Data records

+ + + +

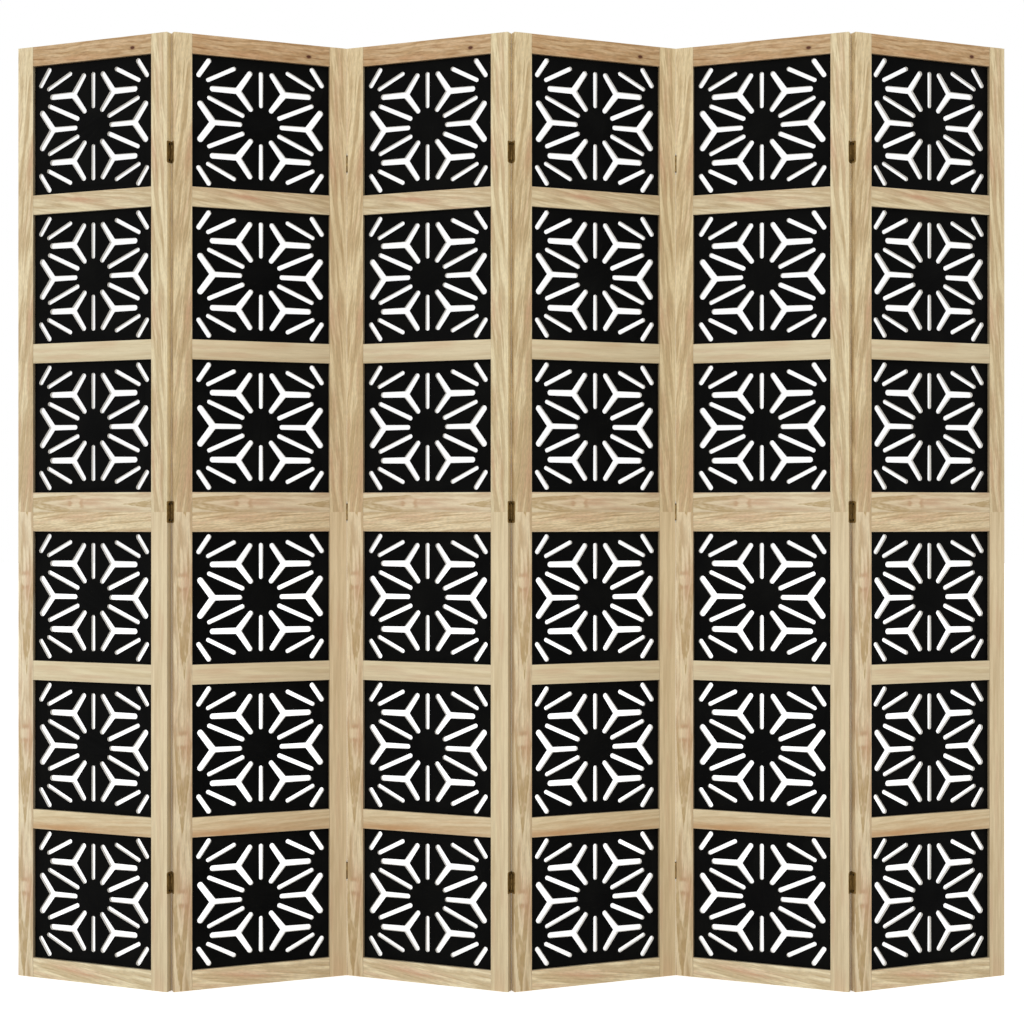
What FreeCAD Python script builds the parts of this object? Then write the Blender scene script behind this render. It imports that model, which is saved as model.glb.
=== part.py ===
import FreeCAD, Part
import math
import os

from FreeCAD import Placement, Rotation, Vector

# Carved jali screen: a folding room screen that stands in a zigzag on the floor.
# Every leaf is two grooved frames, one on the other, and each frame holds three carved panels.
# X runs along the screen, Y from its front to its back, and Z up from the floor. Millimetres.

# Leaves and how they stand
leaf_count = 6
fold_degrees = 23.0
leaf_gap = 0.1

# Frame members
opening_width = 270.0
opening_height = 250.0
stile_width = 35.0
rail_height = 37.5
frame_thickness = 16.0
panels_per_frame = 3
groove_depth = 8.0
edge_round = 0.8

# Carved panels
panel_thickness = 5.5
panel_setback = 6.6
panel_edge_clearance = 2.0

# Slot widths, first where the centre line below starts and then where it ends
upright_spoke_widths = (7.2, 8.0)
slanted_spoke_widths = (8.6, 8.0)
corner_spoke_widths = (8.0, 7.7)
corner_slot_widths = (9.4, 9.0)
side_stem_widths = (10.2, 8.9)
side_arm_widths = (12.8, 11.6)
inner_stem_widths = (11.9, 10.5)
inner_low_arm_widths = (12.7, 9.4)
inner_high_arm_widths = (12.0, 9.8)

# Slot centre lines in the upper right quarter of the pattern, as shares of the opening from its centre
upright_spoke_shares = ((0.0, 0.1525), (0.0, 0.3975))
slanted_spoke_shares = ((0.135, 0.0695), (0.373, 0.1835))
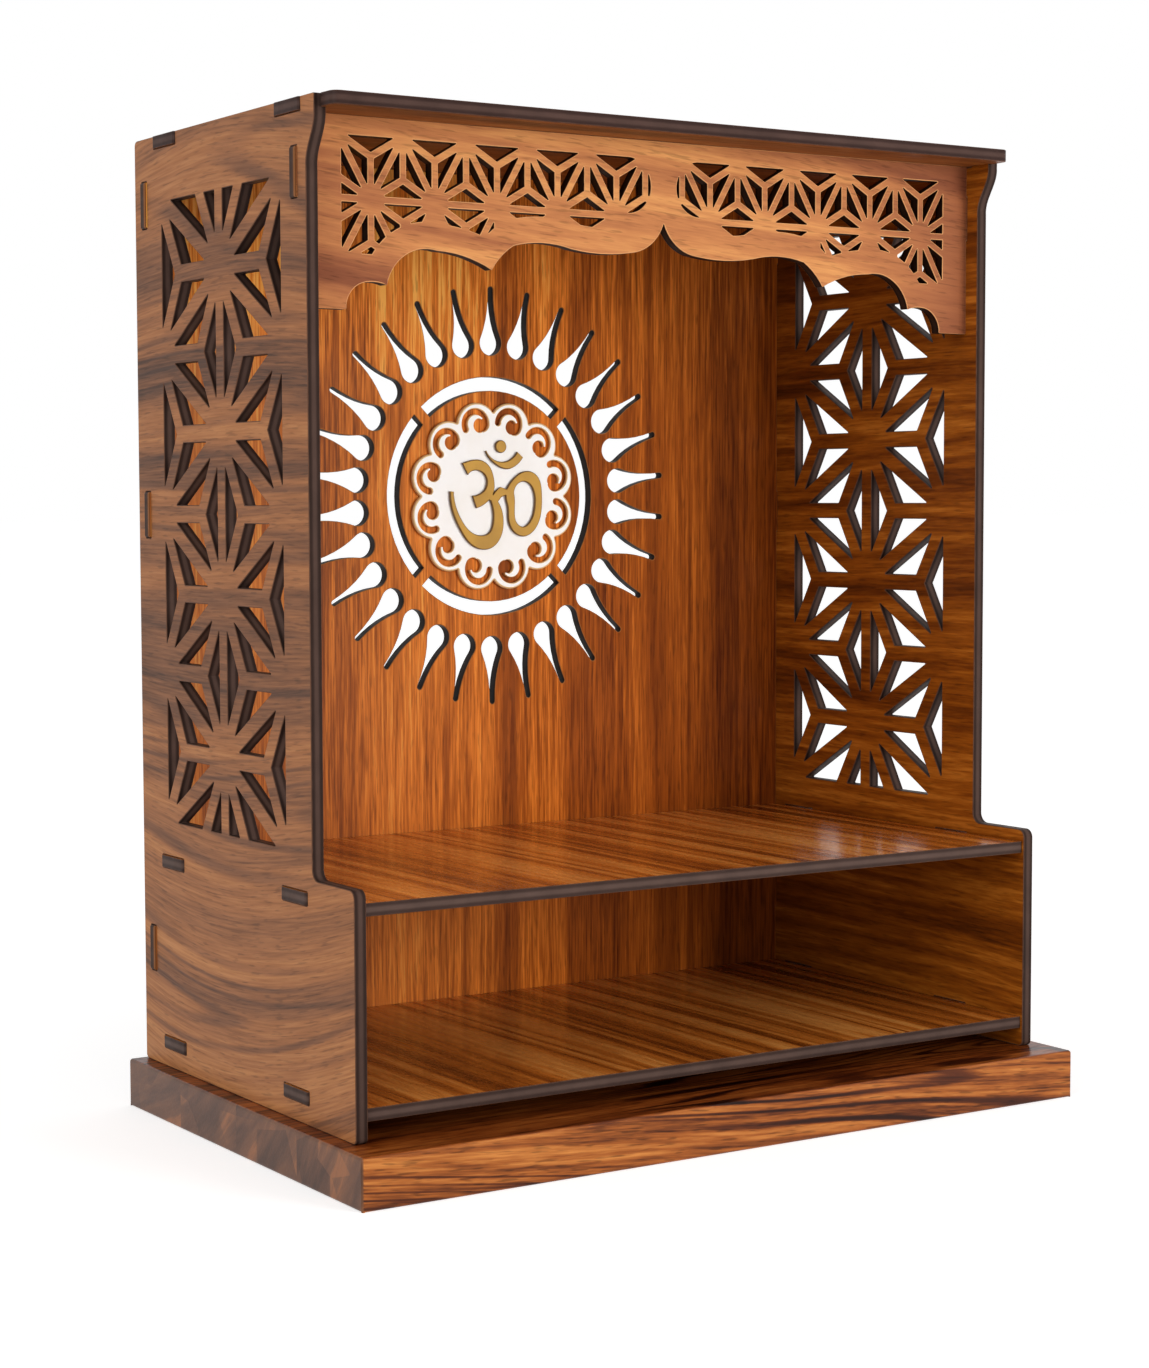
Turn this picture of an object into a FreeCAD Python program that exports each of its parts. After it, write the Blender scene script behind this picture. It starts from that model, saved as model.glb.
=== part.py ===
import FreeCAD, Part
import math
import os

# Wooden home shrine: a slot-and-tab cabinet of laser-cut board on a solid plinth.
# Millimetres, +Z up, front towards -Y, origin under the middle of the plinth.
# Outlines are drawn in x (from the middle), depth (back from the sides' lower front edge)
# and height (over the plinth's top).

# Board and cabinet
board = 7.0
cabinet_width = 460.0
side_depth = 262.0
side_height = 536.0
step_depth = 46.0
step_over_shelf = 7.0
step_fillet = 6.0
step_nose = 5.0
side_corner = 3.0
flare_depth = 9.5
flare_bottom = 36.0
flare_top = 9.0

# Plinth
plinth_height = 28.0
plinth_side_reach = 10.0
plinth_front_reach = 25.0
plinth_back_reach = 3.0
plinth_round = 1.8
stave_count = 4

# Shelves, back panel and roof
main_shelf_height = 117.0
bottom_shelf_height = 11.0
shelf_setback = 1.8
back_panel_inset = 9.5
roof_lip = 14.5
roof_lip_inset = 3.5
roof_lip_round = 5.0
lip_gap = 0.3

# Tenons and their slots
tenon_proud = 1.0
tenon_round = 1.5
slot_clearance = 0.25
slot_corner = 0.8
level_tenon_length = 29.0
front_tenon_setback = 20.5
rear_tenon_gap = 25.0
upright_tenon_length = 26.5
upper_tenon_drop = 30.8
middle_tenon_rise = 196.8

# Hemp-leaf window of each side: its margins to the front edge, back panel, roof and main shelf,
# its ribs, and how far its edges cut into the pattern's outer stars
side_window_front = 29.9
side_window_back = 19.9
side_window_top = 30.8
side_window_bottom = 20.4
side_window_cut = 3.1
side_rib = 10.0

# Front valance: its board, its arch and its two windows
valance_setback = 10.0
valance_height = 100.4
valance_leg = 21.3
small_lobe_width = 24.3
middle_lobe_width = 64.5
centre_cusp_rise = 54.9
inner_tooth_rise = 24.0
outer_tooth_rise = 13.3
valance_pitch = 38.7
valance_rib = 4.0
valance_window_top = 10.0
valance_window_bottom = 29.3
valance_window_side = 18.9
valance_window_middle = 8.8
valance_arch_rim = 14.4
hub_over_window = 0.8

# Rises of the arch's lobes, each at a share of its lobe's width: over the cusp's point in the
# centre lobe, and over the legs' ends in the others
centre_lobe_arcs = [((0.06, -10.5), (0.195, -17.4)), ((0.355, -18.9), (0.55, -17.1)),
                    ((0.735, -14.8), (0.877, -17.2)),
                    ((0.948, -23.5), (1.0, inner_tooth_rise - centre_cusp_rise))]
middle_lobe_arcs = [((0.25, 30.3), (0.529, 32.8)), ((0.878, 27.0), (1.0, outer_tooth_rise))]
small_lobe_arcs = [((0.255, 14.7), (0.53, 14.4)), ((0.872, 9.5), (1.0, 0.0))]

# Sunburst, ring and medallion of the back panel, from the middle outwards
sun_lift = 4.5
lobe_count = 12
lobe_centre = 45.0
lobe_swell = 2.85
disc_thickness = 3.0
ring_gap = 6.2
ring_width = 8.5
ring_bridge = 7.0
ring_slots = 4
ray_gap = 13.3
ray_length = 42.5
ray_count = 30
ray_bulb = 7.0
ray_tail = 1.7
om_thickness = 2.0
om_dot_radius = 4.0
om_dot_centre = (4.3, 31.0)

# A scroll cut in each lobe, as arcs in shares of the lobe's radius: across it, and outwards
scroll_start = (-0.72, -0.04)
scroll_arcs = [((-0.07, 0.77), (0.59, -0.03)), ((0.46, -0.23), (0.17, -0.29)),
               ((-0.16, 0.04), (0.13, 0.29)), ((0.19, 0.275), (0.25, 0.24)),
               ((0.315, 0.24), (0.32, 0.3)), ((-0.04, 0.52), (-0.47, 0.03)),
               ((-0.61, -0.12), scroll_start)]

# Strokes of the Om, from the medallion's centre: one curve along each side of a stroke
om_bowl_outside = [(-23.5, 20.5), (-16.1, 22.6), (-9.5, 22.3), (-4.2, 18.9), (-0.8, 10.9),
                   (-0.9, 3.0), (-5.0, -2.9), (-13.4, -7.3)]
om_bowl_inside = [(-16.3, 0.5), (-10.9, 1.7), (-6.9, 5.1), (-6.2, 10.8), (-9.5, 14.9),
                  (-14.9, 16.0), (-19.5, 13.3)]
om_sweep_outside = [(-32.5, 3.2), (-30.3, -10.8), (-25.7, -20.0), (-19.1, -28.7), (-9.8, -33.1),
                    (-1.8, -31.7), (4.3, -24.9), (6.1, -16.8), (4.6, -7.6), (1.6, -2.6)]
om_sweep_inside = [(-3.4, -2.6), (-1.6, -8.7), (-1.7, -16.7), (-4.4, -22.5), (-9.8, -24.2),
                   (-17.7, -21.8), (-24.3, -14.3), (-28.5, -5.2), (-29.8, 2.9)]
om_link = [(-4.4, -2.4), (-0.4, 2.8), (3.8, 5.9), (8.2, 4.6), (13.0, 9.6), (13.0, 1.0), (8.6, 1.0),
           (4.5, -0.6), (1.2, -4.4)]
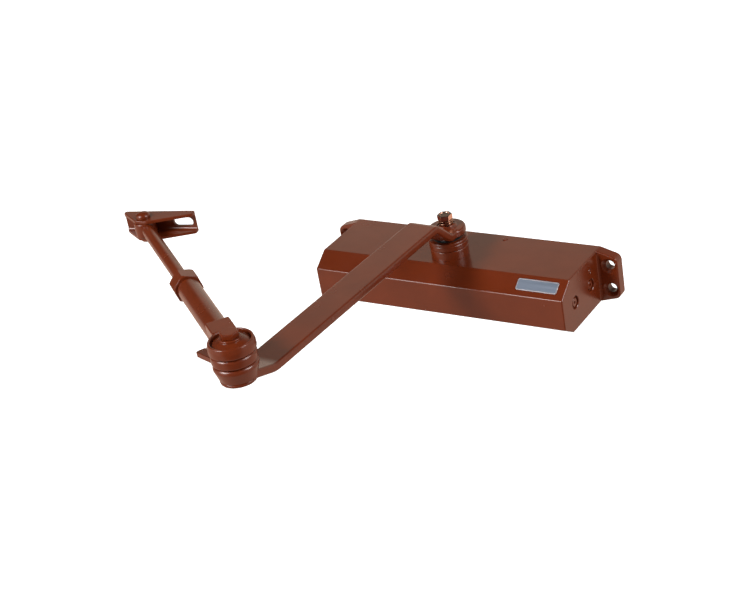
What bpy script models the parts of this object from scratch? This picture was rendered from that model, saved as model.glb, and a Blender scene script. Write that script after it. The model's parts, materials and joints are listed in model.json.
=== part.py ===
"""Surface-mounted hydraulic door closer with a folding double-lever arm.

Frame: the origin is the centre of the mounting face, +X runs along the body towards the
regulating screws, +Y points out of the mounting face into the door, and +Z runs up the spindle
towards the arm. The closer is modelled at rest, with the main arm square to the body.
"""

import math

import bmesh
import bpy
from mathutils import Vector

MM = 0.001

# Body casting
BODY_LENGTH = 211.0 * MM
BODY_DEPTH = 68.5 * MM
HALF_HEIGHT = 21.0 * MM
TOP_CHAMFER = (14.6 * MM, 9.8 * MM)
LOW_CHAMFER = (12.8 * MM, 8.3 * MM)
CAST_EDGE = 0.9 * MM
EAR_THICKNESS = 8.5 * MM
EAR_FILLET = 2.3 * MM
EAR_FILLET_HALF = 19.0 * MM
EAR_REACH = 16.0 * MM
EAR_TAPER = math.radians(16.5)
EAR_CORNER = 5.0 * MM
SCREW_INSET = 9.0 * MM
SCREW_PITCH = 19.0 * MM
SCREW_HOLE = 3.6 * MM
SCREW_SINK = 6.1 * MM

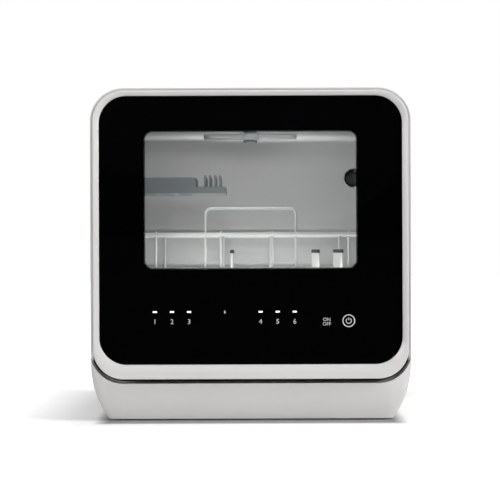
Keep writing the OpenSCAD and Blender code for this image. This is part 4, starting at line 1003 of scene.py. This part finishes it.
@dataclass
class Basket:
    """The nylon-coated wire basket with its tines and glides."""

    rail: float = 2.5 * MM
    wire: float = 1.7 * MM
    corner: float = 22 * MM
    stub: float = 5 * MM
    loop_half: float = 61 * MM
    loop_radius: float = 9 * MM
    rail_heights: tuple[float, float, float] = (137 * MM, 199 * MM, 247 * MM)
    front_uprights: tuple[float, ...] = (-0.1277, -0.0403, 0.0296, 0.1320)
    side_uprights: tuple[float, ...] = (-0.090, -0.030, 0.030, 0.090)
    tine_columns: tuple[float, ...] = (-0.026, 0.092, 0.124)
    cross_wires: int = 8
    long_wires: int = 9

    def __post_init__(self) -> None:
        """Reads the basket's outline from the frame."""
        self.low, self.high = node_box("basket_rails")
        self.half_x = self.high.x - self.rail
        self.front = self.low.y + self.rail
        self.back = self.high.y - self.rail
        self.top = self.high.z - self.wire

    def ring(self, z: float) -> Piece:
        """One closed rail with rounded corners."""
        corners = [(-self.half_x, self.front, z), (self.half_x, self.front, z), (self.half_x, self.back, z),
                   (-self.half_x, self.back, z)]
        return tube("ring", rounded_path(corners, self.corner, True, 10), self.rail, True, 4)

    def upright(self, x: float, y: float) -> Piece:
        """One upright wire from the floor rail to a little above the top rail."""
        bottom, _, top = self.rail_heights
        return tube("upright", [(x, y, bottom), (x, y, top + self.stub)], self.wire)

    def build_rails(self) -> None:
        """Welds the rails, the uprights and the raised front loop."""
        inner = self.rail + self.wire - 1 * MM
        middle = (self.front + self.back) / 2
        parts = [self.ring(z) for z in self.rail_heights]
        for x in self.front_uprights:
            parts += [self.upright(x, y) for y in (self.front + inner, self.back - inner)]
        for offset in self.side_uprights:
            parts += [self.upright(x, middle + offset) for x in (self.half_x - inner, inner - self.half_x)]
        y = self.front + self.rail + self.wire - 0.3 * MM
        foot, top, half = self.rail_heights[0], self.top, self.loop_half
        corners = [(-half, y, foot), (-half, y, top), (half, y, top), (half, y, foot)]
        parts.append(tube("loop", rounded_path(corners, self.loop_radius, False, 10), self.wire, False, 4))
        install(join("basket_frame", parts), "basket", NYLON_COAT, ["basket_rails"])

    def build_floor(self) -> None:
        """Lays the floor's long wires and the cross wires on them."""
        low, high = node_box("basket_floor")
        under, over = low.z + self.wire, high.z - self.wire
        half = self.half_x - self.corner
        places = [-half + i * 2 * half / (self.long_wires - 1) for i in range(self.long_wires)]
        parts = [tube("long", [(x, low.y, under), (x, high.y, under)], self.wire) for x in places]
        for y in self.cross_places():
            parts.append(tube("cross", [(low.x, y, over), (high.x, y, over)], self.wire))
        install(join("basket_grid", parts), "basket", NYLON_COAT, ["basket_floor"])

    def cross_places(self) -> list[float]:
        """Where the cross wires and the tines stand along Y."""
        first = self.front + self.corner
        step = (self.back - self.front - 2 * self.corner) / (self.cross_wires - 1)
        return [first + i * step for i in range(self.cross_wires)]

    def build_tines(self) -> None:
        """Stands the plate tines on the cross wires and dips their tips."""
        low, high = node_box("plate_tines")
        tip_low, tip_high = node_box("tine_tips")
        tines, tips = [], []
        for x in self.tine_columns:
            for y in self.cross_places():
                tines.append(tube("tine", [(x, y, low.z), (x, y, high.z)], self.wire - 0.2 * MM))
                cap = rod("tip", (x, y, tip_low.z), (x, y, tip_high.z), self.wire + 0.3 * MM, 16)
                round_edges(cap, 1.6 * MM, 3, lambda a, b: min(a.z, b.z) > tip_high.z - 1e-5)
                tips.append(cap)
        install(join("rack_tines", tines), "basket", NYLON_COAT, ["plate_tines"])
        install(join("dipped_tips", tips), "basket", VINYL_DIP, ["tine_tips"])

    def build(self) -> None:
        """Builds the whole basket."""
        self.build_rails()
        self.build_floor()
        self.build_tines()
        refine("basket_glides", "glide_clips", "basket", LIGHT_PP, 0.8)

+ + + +

- Your goal
Of the entries listed above, reproduce only the lines starting at the line containing "What bpy script" and ending at the line containing "long_wires: int = 9". Include both, exactly as they stand.

- Solution below
What bpy script models the parts of this object from scratch? This picture was rendered from that model, saved as model.glb, and a Blender scene script. Write that script after it. The model's parts, materials and joints are listed in model.json.
=== part.py ===
"""Surface-mounted hydraulic door closer with a folding double-lever arm.

Frame: the origin is the centre of the mounting face, +X runs along the body towards the
regulating screws, +Y points out of the mounting face into the door, and +Z runs up the spindle
towards the arm. The closer is modelled at rest, with the main arm square to the body.
"""

import math

import bmesh
import bpy
from mathutils import Vector

MM = 0.001

# Body casting
BODY_LENGTH = 211.0 * MM
BODY_DEPTH = 68.5 * MM
HALF_HEIGHT = 21.0 * MM
TOP_CHAMFER = (14.6 * MM, 9.8 * MM)
LOW_CHAMFER = (12.8 * MM, 8.3 * MM)
CAST_EDGE = 0.9 * MM
EAR_THICKNESS = 8.5 * MM
EAR_FILLET = 2.3 * MM
EAR_FILLET_HALF = 19.0 * MM
EAR_REACH = 16.0 * MM
EAR_TAPER = math.radians(16.5)
EAR_CORNER = 5.0 * MM
SCREW_INSET = 9.0 * MM
SCREW_PITCH = 19.0 * MM
SCREW_HOLE = 3.6 * MM
SCREW_SINK = 6.1 * MM

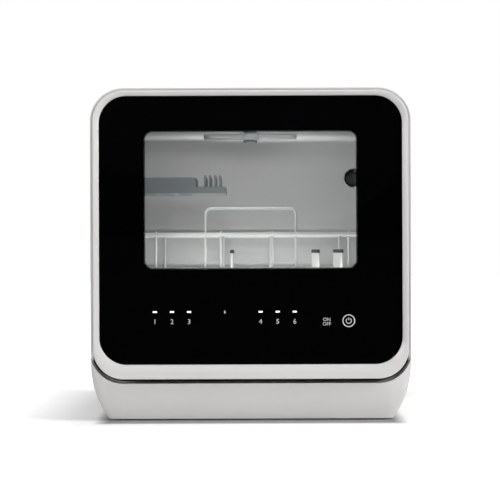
Keep writing the OpenSCAD and Blender code for this image. This is part 4, starting at line 1003 of scene.py. This part finishes it.
@dataclass
class Basket:
    """The nylon-coated wire basket with its tines and glides."""

    rail: float = 2.5 * MM
    wire: float = 1.7 * MM
    corner: float = 22 * MM
    stub: float = 5 * MM
    loop_half: float = 61 * MM
    loop_radius: float = 9 * MM
    rail_heights: tuple[float, float, float] = (137 * MM, 199 * MM, 247 * MM)
    front_uprights: tuple[float, ...] = (-0.1277, -0.0403, 0.0296, 0.1320)
    side_uprights: tuple[float, ...] = (-0.090, -0.030, 0.030, 0.090)
    tine_columns: tuple[float, ...] = (-0.026, 0.092, 0.124)
    cross_wires: int = 8
    long_wires: int = 9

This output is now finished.